**Exercise goal:** Set down each line from the one containing "Turn this picture" to the one containing "edge_radius = 1.0", inclusive, exactly as written and with nothing further.

━━━━━━━━

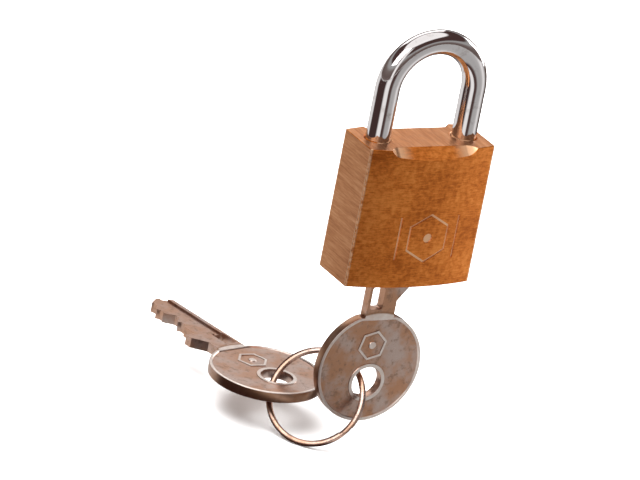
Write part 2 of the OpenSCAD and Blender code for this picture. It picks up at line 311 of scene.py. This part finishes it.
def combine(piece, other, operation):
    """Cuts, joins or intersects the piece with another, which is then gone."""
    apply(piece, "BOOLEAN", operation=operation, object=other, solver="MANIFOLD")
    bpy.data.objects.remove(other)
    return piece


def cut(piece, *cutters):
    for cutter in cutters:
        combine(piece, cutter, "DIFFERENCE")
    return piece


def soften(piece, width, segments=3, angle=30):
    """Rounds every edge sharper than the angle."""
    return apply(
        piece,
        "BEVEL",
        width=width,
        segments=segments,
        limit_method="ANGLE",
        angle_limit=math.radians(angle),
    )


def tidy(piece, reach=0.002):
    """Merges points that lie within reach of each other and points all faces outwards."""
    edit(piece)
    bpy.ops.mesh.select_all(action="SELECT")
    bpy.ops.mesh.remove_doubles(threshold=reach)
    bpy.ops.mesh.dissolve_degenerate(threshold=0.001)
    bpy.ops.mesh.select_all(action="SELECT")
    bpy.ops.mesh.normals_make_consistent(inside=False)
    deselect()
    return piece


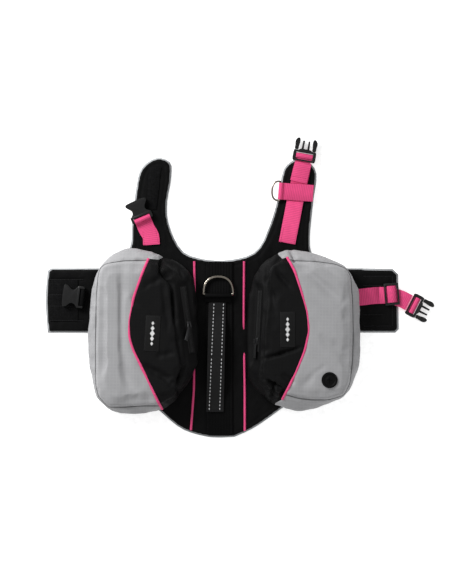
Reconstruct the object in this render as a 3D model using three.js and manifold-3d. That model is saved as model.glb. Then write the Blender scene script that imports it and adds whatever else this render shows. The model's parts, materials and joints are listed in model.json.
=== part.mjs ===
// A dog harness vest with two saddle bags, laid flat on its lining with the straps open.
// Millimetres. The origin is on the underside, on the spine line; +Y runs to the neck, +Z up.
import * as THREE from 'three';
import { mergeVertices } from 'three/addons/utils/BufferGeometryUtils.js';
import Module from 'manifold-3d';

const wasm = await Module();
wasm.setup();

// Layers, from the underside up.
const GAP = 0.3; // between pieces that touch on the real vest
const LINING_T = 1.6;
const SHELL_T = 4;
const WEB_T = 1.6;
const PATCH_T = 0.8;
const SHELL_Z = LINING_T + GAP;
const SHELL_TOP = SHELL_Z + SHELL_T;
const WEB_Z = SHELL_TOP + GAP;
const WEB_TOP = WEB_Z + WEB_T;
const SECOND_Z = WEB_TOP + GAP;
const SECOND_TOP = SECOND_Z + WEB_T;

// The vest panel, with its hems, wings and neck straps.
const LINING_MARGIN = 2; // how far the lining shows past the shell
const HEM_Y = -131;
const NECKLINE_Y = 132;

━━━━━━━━

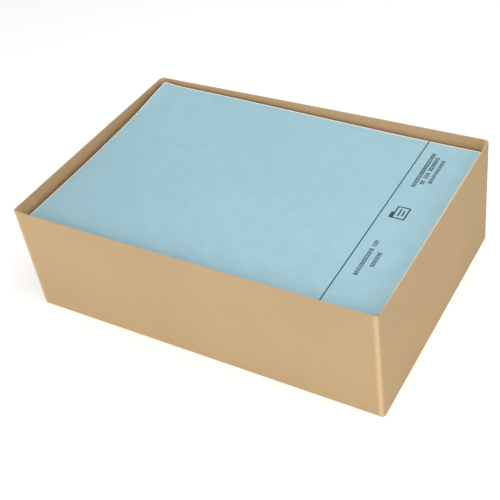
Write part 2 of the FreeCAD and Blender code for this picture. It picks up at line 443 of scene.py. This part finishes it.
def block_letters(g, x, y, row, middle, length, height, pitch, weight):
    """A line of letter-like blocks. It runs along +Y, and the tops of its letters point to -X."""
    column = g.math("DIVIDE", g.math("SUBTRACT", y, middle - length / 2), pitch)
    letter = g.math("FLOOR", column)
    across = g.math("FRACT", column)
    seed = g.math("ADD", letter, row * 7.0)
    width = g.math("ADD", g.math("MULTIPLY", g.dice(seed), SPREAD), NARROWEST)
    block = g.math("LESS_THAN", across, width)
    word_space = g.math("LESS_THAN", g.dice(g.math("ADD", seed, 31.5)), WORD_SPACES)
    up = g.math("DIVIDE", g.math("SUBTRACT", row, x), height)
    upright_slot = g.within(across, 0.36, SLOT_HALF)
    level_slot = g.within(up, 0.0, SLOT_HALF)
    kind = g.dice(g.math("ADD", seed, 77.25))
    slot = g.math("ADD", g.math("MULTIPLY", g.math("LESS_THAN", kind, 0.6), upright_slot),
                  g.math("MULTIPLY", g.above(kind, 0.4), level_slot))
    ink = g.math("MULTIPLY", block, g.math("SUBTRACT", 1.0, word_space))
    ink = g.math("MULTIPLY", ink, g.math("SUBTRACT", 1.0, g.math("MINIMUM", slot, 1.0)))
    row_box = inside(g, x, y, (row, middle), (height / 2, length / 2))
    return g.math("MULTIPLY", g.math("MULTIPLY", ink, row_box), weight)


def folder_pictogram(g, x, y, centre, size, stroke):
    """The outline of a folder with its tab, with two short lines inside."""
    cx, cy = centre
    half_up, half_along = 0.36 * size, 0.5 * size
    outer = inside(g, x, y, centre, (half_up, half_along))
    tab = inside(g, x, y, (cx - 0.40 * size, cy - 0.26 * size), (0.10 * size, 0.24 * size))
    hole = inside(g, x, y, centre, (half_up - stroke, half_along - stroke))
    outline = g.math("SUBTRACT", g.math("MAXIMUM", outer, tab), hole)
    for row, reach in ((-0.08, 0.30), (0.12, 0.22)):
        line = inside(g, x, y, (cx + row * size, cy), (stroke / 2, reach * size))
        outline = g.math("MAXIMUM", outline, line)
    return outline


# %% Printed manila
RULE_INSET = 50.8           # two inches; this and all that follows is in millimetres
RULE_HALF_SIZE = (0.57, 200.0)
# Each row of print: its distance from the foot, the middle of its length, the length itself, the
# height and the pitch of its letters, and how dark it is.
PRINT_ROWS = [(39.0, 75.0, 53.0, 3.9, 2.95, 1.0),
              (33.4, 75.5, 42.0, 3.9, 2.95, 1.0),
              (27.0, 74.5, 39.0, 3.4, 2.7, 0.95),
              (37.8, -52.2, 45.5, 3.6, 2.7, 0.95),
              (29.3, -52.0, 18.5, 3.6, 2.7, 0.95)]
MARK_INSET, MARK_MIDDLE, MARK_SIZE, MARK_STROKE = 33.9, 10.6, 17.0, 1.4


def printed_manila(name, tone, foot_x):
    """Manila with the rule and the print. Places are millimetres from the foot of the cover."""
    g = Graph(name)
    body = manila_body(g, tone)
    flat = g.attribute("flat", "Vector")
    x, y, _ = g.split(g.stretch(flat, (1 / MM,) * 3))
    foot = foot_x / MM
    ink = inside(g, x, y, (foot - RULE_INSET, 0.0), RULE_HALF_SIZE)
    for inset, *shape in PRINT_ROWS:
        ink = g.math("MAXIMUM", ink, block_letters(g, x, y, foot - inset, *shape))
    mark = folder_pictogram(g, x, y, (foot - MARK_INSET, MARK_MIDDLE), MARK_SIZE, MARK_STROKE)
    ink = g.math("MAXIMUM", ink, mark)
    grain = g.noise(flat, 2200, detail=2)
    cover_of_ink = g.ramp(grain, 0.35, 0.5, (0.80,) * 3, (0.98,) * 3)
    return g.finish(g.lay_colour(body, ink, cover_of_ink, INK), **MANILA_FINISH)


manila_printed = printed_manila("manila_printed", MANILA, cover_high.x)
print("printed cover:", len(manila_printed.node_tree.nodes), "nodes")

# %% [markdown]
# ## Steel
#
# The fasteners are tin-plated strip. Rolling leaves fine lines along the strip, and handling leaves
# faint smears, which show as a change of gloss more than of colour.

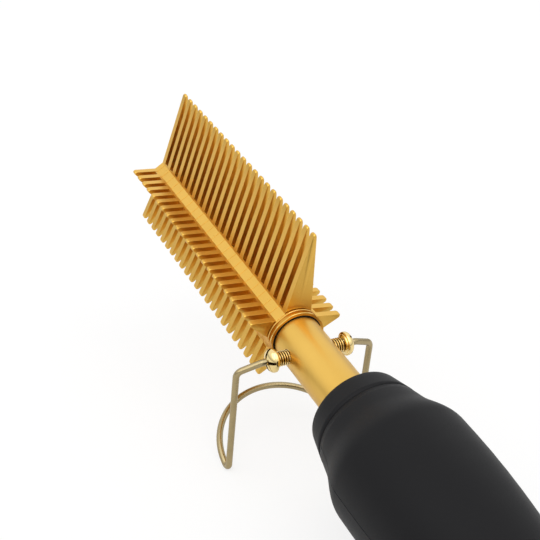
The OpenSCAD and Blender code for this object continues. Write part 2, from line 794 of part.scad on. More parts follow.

━━━━━━━━

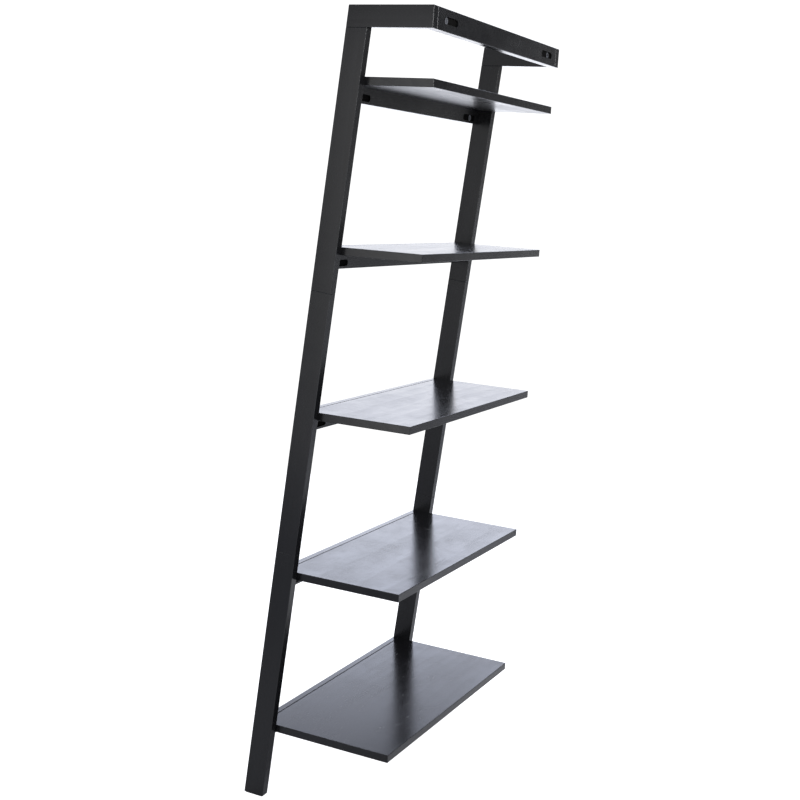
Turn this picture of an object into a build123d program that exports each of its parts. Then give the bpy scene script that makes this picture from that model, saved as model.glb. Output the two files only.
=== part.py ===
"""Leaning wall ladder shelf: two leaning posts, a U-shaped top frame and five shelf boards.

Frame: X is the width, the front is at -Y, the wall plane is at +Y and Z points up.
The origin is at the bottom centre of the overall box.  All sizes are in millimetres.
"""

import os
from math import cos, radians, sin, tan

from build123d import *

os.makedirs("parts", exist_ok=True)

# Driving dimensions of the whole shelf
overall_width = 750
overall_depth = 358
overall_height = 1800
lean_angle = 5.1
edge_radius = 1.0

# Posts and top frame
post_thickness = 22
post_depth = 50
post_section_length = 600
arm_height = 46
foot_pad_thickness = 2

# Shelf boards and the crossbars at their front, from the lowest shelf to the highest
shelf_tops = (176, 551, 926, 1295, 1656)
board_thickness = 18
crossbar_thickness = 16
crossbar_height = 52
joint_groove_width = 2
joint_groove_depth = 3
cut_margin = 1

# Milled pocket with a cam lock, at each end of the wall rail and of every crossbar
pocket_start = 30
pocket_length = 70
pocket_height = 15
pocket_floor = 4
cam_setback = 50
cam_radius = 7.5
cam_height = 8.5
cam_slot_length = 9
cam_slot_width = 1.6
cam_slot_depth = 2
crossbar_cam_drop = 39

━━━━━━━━

**Answer to this exercise:**
Turn this picture of an object into a build123d program that exports each of its parts. Then give the bpy scene script that makes this picture from that model, saved as model.glb. Output the two files only.
=== part.py ===
"""Leaning wall ladder shelf: two leaning posts, a U-shaped top frame and five shelf boards.

Frame: X is the width, the front is at -Y, the wall plane is at +Y and Z points up.
The origin is at the bottom centre of the overall box.  All sizes are in millimetres.
"""

import os
from math import cos, radians, sin, tan

from build123d import *

os.makedirs("parts", exist_ok=True)

# Driving dimensions of the whole shelf
overall_width = 750
overall_depth = 358
overall_height = 1800
lean_angle = 5.1
edge_radius = 1.0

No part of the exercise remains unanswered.